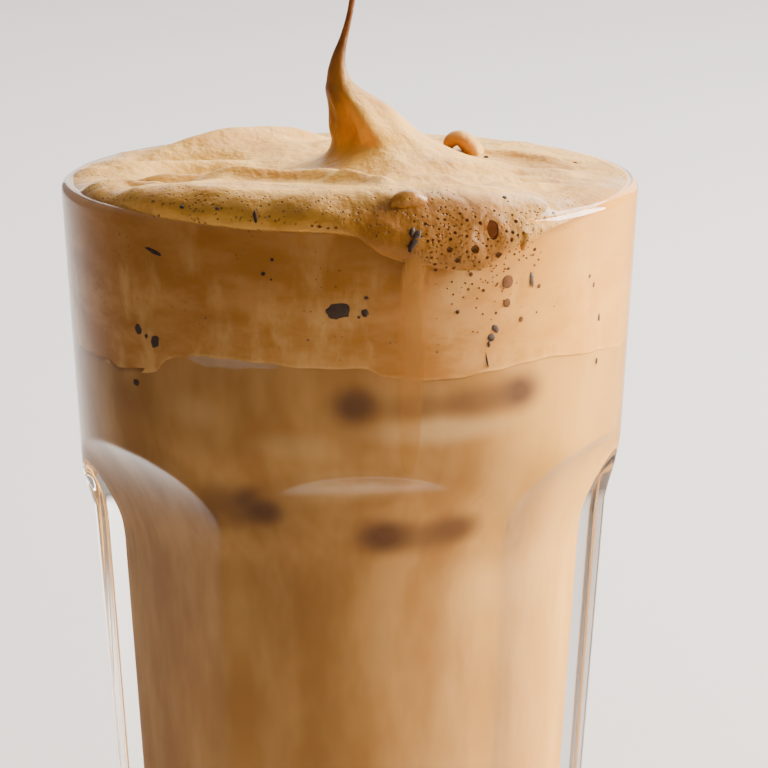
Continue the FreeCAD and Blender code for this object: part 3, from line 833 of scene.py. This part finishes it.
# middle across, along and up, and turns about X, Y, Z in degrees
CUBES = (
    (-9, -10, 88, 12, 20, 15), (14, -7, 90, -18, 8, 40), (3, 13, 92, 25, -12, 70), (-6, -4, 63, 8, 30, -20),
    (8, 6, 40, -12, 18, 35),
)
bpy.ops.object.select_all(action="DESELECT")
bpy.ops.mesh.primitive_cube_add(size=ICE_SIDE)
first = bpy.context.object
bpy.ops.object.mode_set(mode="EDIT")
bpy.ops.mesh.bevel(offset=3.2, segments=4, affect="EDGES")
bpy.ops.mesh.subdivide(number_cuts=3)
bpy.ops.object.mode_set(mode="OBJECT")
for vertex in first.data.vertices:
    inward = 1 - 0.16 * math.exp(-((vertex.co.length - ICE_SIDE / 2) ** 2) / 6)
    vertex.co *= inward * (1 + 0.05 * noise.noise(vertex.co / 6))
cubes = []
for n, (x, y, z, a, b, c) in enumerate(CUBES):
    cube = bpy.data.objects.new(f"cube_{n}", first.data.copy())
    bpy.context.scene.collection.objects.link(cube)
    turn = Matrix.Rotation(math.radians(c), 4, "Z") @ Matrix.Rotation(math.radians(b), 4, "Y")
    turn = turn @ Matrix.Rotation(math.radians(a), 4, "X")
    cube.data.transform(Matrix.Scale(MM, 4) @ Matrix.Translation((x, y, z)) @ turn)
    cubes.append(cube)
bpy.data.objects.remove(first, do_unlink=True)
ice = gathered("ice_cubes", cubes)

# %% [markdown]
# ## Camera, floor and light
# A long lens stands a little above the rim. The light is a large soft window at the right and
# slightly behind, a bright sheet behind, and a soft one overhead that keeps the floor pale. The
# left side is left to the dim room, and that gives the drink its roundness.

# %% the camera
rim_centre = Vector((0, 0, RING_Z * MM))
DISTANCE, ELEVATION, PITCH = 0.600, math.radians(9.7), math.radians(12.55)
SIDE_STEP = 0.0051  # the camera stands this far towards +X, so the glass is left of the middle
lens = bpy.data.cameras.new("camera")
lens.lens = 187.4
lens.sensor_width = 36
camera = bpy.data.objects.new("camera", lens)
bpy.context.scene.collection.objects.link(camera)
away, over = DISTANCE * math.cos(ELEVATION), DISTANCE * math.sin(ELEVATION)
camera.location = rim_centre + Vector((SIDE_STEP, -away, over))
camera.rotation_euler = (math.pi / 2 - PITCH, 0, 0)
bpy.context.scene.camera = camera

# %% [markdown]
# ## Floor, card and lamps
# The floor is pale. Clear glass would mirror it as a bright haze over the drink, so a dark card
# lies on it that only mirrors see. Neither the camera nor the drink's light is changed by it.

# %% floor and lamps
HAIR = 0.0005  # floor and card lie this far below and above the foot's level, metres


def plane(name, size, height):
    """A level square of the stage, sizes in metres."""
    bpy.ops.object.select_all(action="DESELECT")
    bpy.ops.mesh.primitive_plane_add(size=size, location=(0, 0, height))
    bpy.context.object.name = name
    return bpy.context.object


def lamp(name, place, aim, size, watts, colour):
    """A soft square lamp."""
    light = bpy.data.lights.new(name, "AREA")
    light.size = size
    light.energy = watts
    light.color = colour
    holder = bpy.data.objects.new(name, light)
    bpy.context.scene.collection.objects.link(holder)
    holder.location = place
    holder.rotation_euler = (Vector(aim) - Vector(place)).to_track_quat("-Z", "Y").to_euler()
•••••
**WORK INSTRUCTIONS**
Where a line above holds the string "this", show that line.

**SOLUTION TO THE EXERCISE**
Continue the FreeCAD and Blender code for this object: part 3, from line 833 of scene.py. This part finishes it.
SIDE_STEP = 0.0051  # the camera stands this far towards +X, so the glass is left of the middle
HAIR = 0.0005  # floor and card lie this far below and above the foot's level, metres